Amani combined all of his official visits into a two week span.

"I've been back for a week," Amani said Monday night.  "I think I left on the 13th [of January].  I went to Hawaii first.  I got there Tuesday morning and was there until the 16th I believe.  Then, I went to Utah until around the 19th.  There's all on different timezones so it's confusing.  Then I went all the way to Penn State on the 19th I guess and was there a few days.  It was during the week.  From Penn State, I came back to Salt Lake City and had a layover for about a day.  I came back on a Wednesday night and stayed until Thursday night and then flew out on Friday to Colorado.  I came back the following Monday."

According to Amani, all four of those schools offered him a scholarship.  Others were very interested as well.

"Tennessee and Oklahoma were trying to get me out there and everything, but I had to come back for school."

Several coaches made the trip to American Samoa to visit with Amani and his family.

"The head coach for Hawaii, June Jones, and the assistant coach that was recruiting me, Rich Miano, were here.  Utah's head coach, Coach Meyer, came down with his assistant coach, Coach Busch, and Brian Norwood, the coach from Penn State, came.  The Colorado coach was trying to make it down together with the coach from Penn State, but he didn't have a passport, so he couldn't come down.  I think he was stuck in L.A. because they told he couldn't come down without a passport."

Penn State assistant coach Brian Norwood arrived on Friday and left Monday evening.

"On Saturday morning, we went to breakfast and showed him around the island and then he came and talked to my parents."

"He was happy," Purcell said after acknowledging that he gave Coach Norwood a verbal commitment.

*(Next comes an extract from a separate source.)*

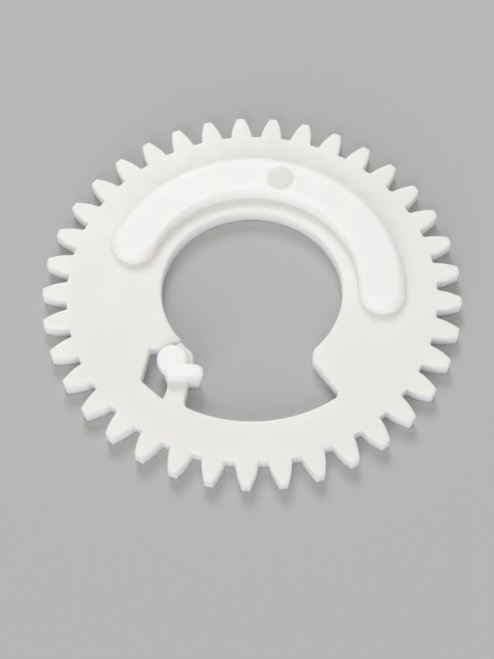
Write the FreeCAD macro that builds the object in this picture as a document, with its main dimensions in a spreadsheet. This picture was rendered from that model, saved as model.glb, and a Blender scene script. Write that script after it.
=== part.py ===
"""Latching spur gear in natural acetal: one moulding with a raised cam rib and a sprung latch finger.

The moulding is split into its functional features, each a solid of its own that meets its neighbours
face to face. The origin is on the bore axis at the flat underside, +Z is up through the gear, and
+Y points from the latch side of the bore towards the middle of the cam rib. Millimetres.
"""

import FreeCAD
import Part
import math
import os

import Sketcher

V = FreeCAD.Vector
FLAT = V(0, 0, 1)

# alias, value, what it is
DIMENSIONS = [
    ("tooth_module", 1.5, "module of the spur gear"),
    ("tooth_count", 37, "teeth round the rim"),
    ("pressure_angle", 20, "degrees"),
    ("tooth_phase", 5.72, "degrees from +X to the middle of one tooth"),
    ("root_fillet", 0.375, "fillet between a flank and the root circle"),
    ("root_bite", 0.01, "how far the root fillets run into the rim, so that tooth and rim cross cleanly"),
    ("face_width", 2.4, "thickness of the teeth and of the flat web"),
    ("rim_inner_radius", 21.5, "where the toothed rim meets the web"),
    ("land_outer_radius", 14.9, "where the web meets the bore land, the foot of the cam's inner wall"),
    ("bore_radius", 12.65, "journal that the gear turns on"),
    ("pocket_radius", 20.15, "outer wall of the open pocket below the bore"),
    ("pocket_corner", 1.0, "fillets at the pocket's two ends"),
    ("bay_corner", 0.4, "fillets in the latch bay's corners"),
    ("nose_tip_x", 8.60, "stop nose: where it leaves the bore"),
    ("nose_tip_y", -9.31, ""),
    ("nose_flat_x", 8.25, "stop nose: its short flat"),
    ("nose_flat_top", -10.05, ""),
    ("nose_flat_end", -11.10, ""),
    ("nose_foot_x", 11.87, "stop nose: foot of its slanted side, on the pocket wall"),
    ("bay_top", -9.25, "latch bay: its top wall"),
    ("bay_top_left", -13.95, "latch bay: top left corner"),
    ("slot_start_x", -12.85, "slot over the head: where its wall leaves the bay's top wall"),
    ("slot_end_x", -9.50, "slot over the head: end of its wall, inside the bore"),
    ("slot_end_y", -7.93, ""),
    ("bay_left_x", -15.00, "latch bay: left corner"),
    ("bay_left_y", -14.15, ""),
    ("root_left_x", -12.00, "finger's root line: end at the bay"),
    ("root_right_x", -9.05, "finger's root line: end at the pocket"),
    ("root_line", -16.90, "finger's root line across the finger"),
    ("neck_end", -15.90, "end of the stretch that bends"),
    ("neck_left_x", -11.58, "finger's left side at the neck's end"),
    ("neck_right_x", -8.83, "finger's right side at the neck's end"),
    ("waist_x", -11.38, "finger's waist on the bay side"),
    ("waist_y", -15.00, ""),
    ("head_start", -14.30, "where the arm becomes the head, and the tab's front face"),
    ("arm_right_x", -8.62, "arm's right side where it meets the head"),
    ("arm_left_x", -11.60, "arm's left side where it meets the head"),
    ("head_left_x", -12.10, "head block's left side, under the post"),
    ("head_shoulder_y", -12.60, "height at which the head block reaches full width"),
    ("head_right_x", -7.96, "head block's side along the bore"),
    ("head_bend_y", -10.15, "where that side turns to follow the bore"),
    ("head_tip_x", -9.66, "head block's tip, between bore and slot"),
    ("head_tip_y", -8.45, ""),
    ("head_left_y", -9.41, "other end of the head block's side along the slot"),
    ("head_corner", 1.50, "round corner of the head block at the bore"),
    ("feature_rise", 1.8, "height of the cam, post and tab above the web"),
    ("post_x", -10.71, "round post on the head"),
    ("post_y", -11.66, ""),
    ("post_radius", 2.12, ""),
    ("post_round", 0.6, "round on the post's top edge"),
    ("tab_tip_top", -6.45, "tab's tip at its top"),
    ("tab_tip_bottom", -7.20, "tab's tip at the underside"),
    ("tab_back", -12.50, "tab's back face"),
    ("tab_corner", 1.1, "round on the tab's back corner"),
    ("cam_width", 6.5, "radial width of the cam rib"),
    ("cam_start", -3.0, "degrees, centre of the cam's first round end"),
    ("cam_end", 156.5, "degrees, centre of the cam's second round end"),
    ("cam_round", 1.0, "round on the cam's top edge"),
    ("mark_radius", 2.1, "ejector mark on the cam"),
    ("mark_depth", 0.1, ""),
    ("mark_angle", 76.8, "degrees from +X to the ejector mark"),
]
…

Penn State is recruiting him to play either defensive end or outside linebacker.

"I think I'm pretty much going to play d-end."

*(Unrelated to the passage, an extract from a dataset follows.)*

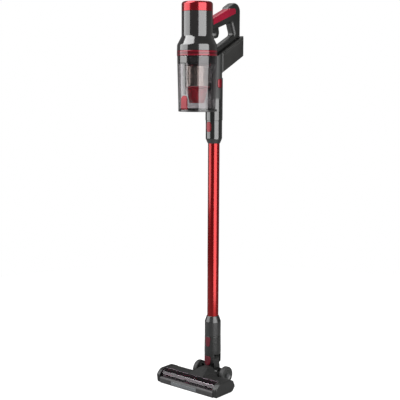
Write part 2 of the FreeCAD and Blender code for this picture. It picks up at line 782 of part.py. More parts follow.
# ---- floor head ---------------------------------------------------------------------------------
def cap_outline(inset):
    i = inset
    return [
        (-122 + i, 1.5 + i, 4),
        (-48 - 0.5 * i, 1.5 + i, 14),
        (-34 - i, 16, 8),
        (-43 - i, 34 - i, 10),
        (-61 - 0.5 * i, 41.5 - i, 14),
        (-109 + 0.5 * i, 41.5 - i, 20),
        (-126 + i, 27, 12),
    ]


def end_cap():
    """Right end cap; its outer rim is rounded."""
    body = slab_x(cap_outline(0), BODY_W + 0.2, HEAD_W)
    body = body.makeFillet(4.0, flat_edges(body, "x", (HEAD_W,)))
    hollow = slab_x([(a, b, max(r - 2.2, 1)) for a, b, r in cap_outline(2.4)], BODY_W, HEAD_W - 3.2)
    return body.cut(hollow)


def chassis():
    """Frame of the head: tray, chamber walls, side plates, and the arms that carry the axles."""
    tray = block(-BODY_W, BODY_W, -76, -44, 3.2, 5.4)
    chamber_wall = block(-BODY_W, BODY_W, -76, -74, 3.2, 38.4)
    front_sill = block(-BODY_W, BODY_W, -119, -117.2, 3.2, 19.6)
    rear_wall = block(-BODY_W, BODY_W, -46, -44, 3.2, 27)
    side_outline = [
        (-119, 3.2, 0),
        (-44, 3.2, 0),
        (-44, 27, 6),
        (-62, 37.4, 6),
        (-100, 37.4, 16),
        (-116, 30, 8),
        (-119, 19.6, 0),
    ]
    side = slab_x(side_outline, BODY_W - SIDE_T, BODY_W)
    arm_outline = [(-46, 6, 2), (-12, 8, 6), (9, 16, 9), (9, 36, 9), (-14, 36, 8), (-46, 27, 2)]
    arm = slab_x(arm_outline, ARM_X0, ARM_X1)
    duct = rod_y(DUCT_OUT, -75, -17, 0, AXLE_Z)
    saddles = [block(-84, -78, -74, -46, 5, 14), block(-52, -46, -74, -46, 5, 14)]
    sides = [side, mirrored(side), arm, mirrored(arm)]
    body = fuse([tray, chamber_wall, front_sill, rear_wall, duct] + sides + saddles)
    bore = rod_y(HEAD_BORE, -80, -10, 0, AXLE_Z)
    barrel_room = rod_x(BARREL_R + 0.6, -40, 40, 0, AXLE_Z).common(block(-28.6, 28.6, -60, 60, 0, 90))
    brush_holes = rod_x(8, -HEAD_W, HEAD_W, BRUSH_Y, BRUSH_Z)
    shaft_hole = rod_x(2.2, -HEAD_W, -95, MOTOR_Y, MOTOR_Z)
    motor_room = rod_x(MOTOR_R + 0.05, -93, -36, MOTOR_Y, MOTOR_Z)
    axle_holes = rod_x(4, -60, 60, 0, AXLE_Z)
    return cut(body, [bore, barrel_room, brush_holes, shaft_hole, motor_room, axle_holes])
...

Why did he choose Penn State?

"Just the tradition. They have a lot of people involved in supporting the players. I just liked it. When I got there, I just had this feeling, I can't explain it. I really liked it up there. I kind of feel special that they're giving me a chance, being from all the way out here.

"I just like the way everything was all organized, the way Joe Paterno wants things. I liked the people there. Everyone is very supportive and you have a lot of people helping out the football players with academic support."

As is the case with all official visits, Purcell was able to spend some time with current Penn State football players.

"Because I got there around midnight, Coach Norwood just put me in a hotel.  But later, I was with a player named Jason.  He was a defensive tackle (Jason Robinson).  I was with him and another guy, a DB.  He had an injury, a knee problem last year, I think during practice (Yaacov Yisreal).  I was with them when some of them were lifting and everything and I got to eat dinner with them and stuff."

Amani is approximately 6'3" and currently weighs between 235-240 pounds.  Last year, he was timed running the 40-yard dash in 4.5 seconds.  He listed stopping the run and rushing the quarterback as his strengths.

"This season, most of the time, they had two or three guys on me, so it was kind of hard.  I won the MVP for the All-Star game on defense."

Penn State started recruiting Amani during his senior football season back in November according to Amani's estimation.  He and his coach sent tapes to the Penn State coaching staff prior to his official visit.  Penn State offered him a scholarship during his visit to Happy Valley.

Purcell, who has lived in American Samoa his whole life, was not bothered by the winter weather in Central Pennsylvania.

"It was kind of cold, but I guess I was kind of used to it because it was cold in Utah."

Althought his older brother had hoped Amani would join him at the University of Hawaii, Amani decided that Penn State was where he wanted to be.

He confirmed Tuesday evening that he would be signing a Letter Of Intent on Wednesday to play football for Penn State.